Some referenced specific posts or recent changes, while others said they went with cached thoughts:
“Basically a nebulous combination of my assessment of each project (mostly formed before the election), as well as the fact that each has (in the lead-up to the election) vocally reported being funding-constrained.”
“I (somewhat) know all the organizations and went with my cached judgments of the cost-effectiveness of marginal donations to them.”
People also shared thoughts related to Giving Season:
“...Would have LOVED more debates/ posts about ‘LTFF vs ALLFED?’ and ‘EA Funds Animal Welfare Fund vs. The Humane League?’” (This person also cited two posts.)

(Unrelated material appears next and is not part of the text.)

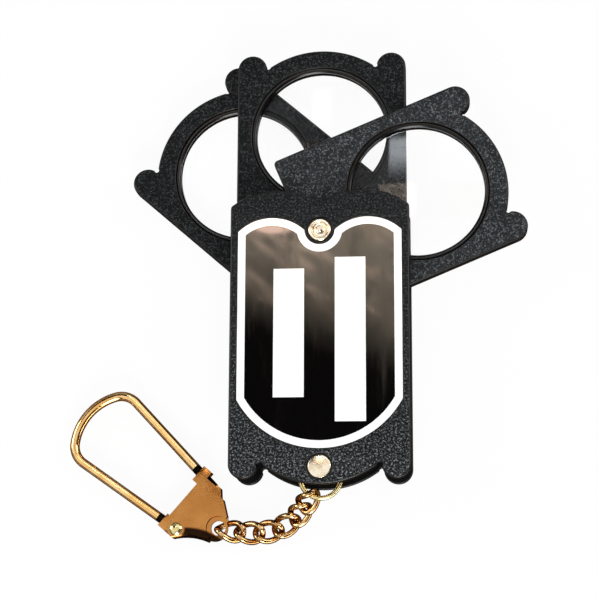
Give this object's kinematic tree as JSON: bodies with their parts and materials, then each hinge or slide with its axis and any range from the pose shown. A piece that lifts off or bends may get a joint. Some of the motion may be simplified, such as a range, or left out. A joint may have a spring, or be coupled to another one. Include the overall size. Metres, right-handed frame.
{
  "type": "folding pocket loupe",
  "caption": "Folding pocket magnifier: framed lenses fan out of a two-cover case on one rivet; a curb chain ends in a riveted wire key snap.",
  "frame": {"origin": "on the back cover's rear face, under the centre of the lenses when they are folded in", "axes": "+Z out of the front cover, +Y along the case towards the pivot rivet, +X to the right seen from the front"},
  "size_m": [0.0959, 0.1044, 0.0127],
  "materials": {
    "case_plastic": "black, grained",
    "frame_plastic": "black, fine grained",
    "label": "glossy black sheet with a white border and blank white panels",
    "lens_glass": "clear, polished",
    "retainer": "black, satin",
    "rivet": "pale gilt, bright",
    "ring_gilt": "pale gilt wire, bright",
    "chain_gilt": "warm gilt, bright",
    "snap_gilt": "gilt sheet, satin",
    "wire_gilt": "gilt wire, bright, with blackened necks"
  },
  "bodies": {
    "case": {"front_cover": "case_plastic", "label_plate": "label", "back_cover": "case_plastic", "pivot_rivet": "rivet", "post_rivet": "rivet", "spacer_sleeve": "rivet", "friction_washer_rear": "rivet", "friction_washer_lower": "rivet", "friction_washer_upper": "rivet", "friction_washer_front": "rivet"},
    "frame_front": {"lens_frame_front": "frame_plastic", "lens_front": "lens_glass", "retaining_ring_front": "retainer"},
    "frame_middle": {"lens_frame_middle": "frame_plastic", "lens_middle": "lens_glass", "retaining_ring_middle": "retainer"},
    "frame_rear": {"lens_frame_rear": "frame_plastic", "lens_rear": "lens_glass", "retaining_ring_rear": "retainer"},
    "ring": {"jump_ring": "ring_gilt"},
    "link_1": {"chain_link_1": "chain_gilt"},
    "link_2": {"chain_link_2": "chain_gilt"},
    "link_3": {"chain_link_3": "chain_gilt"},
    "link_4": {"chain_link_4": "chain_gilt"},
    "link_5": {"chain_link_5": "chain_gilt"},
    "link_6": {"chain_link_6": "chain_gilt"},
    "snap": {"snap_plate": "snap_gilt", "snap_rivet": "ring_gilt"},
    "loop": {"snap_loop": "wire_gilt"}
  },
  "joints": [
    {"name": "frame_front_swing", "type": "hinge", "parent": "case", "child": "frame_front", "pos_m": [0, 0.022, 0.0063], "axis": [0, 0, 1], "range_deg": [-112, 248]},
    {"name": "frame_middle_swing", "type": "hinge", "parent": "case", "child": "frame_middle", "pos_m": [0, 0.022, 0.0063], "axis": [0, 0, 1], "range_deg": [-180, 180]},
    {"name": "frame_rear_swing", "type": "hinge", "parent": "case", "child": "frame_rear", "pos_m": [0, 0.022, 0.0063], "axis": [0, 0, 1], "range_deg": [-229, 131]},
    {"name": "ring_swing", "type": "hinge", "parent": "case", "child": "ring", "pos_m": [0, -0.0269, 0.007], "axis": [0, 0, 1], "range_deg": [-12, 60]},
    {"name": "link_1_swing", "type": "hinge", "parent": "ring", "child": "link_1", "pos_m": [-0.00216, -0.03226, 0.007], "axis": [0, 0, 1], "range_deg": [0, 20]},
    {"name": "link_2_swing", "type": "hinge", "parent": "link_1", "child": "link_2", "pos_m": [-0.00373, -0.03438, 0.00462], "axis": [0, 0, 1], "range_deg": [-1, 30]},
    {"name": "link_3_swing", "type": "hinge", "parent": "link_2", "child": "link_3", "pos_m": [-0.0059, -0.03667, 0.00216], "axis": [0, 0, 1], "range_deg": [-1, 20]},
    {"name": "link_4_swing", "type": "hinge", "parent": "link_3", "child": "link_4", "pos_m": [-0.00927, -0.03873, 0.00154], "axis": [0, 0, 1], "range_deg": [-1, 20]},
    {"name": "link_5_swing", "type": "hinge", "parent": "link_4", "child": "link_5", "pos_m": [-0.01321, -0.03939, 0.00175], "axis": [0, 0, 1], "range_deg": [-1, 15]},
    {"name": "link_6_swing", "type": "hinge", "parent": "link_5", "child": "link_6", "pos_m": [-0.01719, -0.03922, 0.00209], "axis": [0, 0, 1], "range_deg": [-1, 10]},
    {"name": "snap_swing", "type": "hinge", "parent": "link_6", "child": "snap", "pos_m": [-0.02154, -0.0384, 0.0025], "axis": [0, 0, 1], "range_deg": [-1, 8]},
    {"name": "loop_open", "type": "hinge", "parent": "snap", "child": "loop", "pos_m": [-0.03025, -0.0386, 0.0025], "axis": [0, 0, 1], "range_deg": [0, 35]}
  ]
}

“The whole giving season event is the reason I finished a [related text] that had been sitting in my drafts for a couple months. … I also found the marginal funding posts super interesting. It made me more excited about earning to give and helped me understand the perspective of nonprofits engaged in fundraising, particularly the posts from RP (Peter Wildeford and Abraham Rowe). Because it sounds like they would use funds for things that I consider promising, like moral weight research and cross-cause cost-effectiveness modeling, I allocated more votes toward them.”
“Not sure how much that is because of the Donation Election or just the Forum in general, but it led quite naturally to me reading most of the related posts on the Forum. Due to this I’m now donating to Rethink Priorities this year & I was able to recommend impactful climate charities to non-EA friends who wanted to donate in that area.”
“Loved this! Really pushed me to think about donation priorities through a compare/contrast and consideration of the marginal dollar way which I’ve always meant to work on more, but haven’t done so enough. I have a few ingrained priors I have formed overtime which initially formed my idea of what would be relatively highest and what wouldn’t be considered. I think that the major updates to my priors were from info on the EA Forum, especially recent grant info. For instance, Rethink Priorities got a big boon from this, while EA Infrastructure Funds got a downgrade (the name mislead me at first). As a side note, it would be cool if someone developed software for a version of this for private donations! (maybe this already exists?) Especially if it is as simple and easy to operate as this; excel sheets work (and are needed for more complicated analyses), but take effort to read. Only additional functions needed would be an ability to add more funds/charities and a way for it to be easily cross-posted to social media for further conversation.”
Finally, shoutout to the voter who added: “Thank you for listening to my TED talk. I am legally obligated to tell you this is not financia-, err, altruism advice” after their (decently long) comment.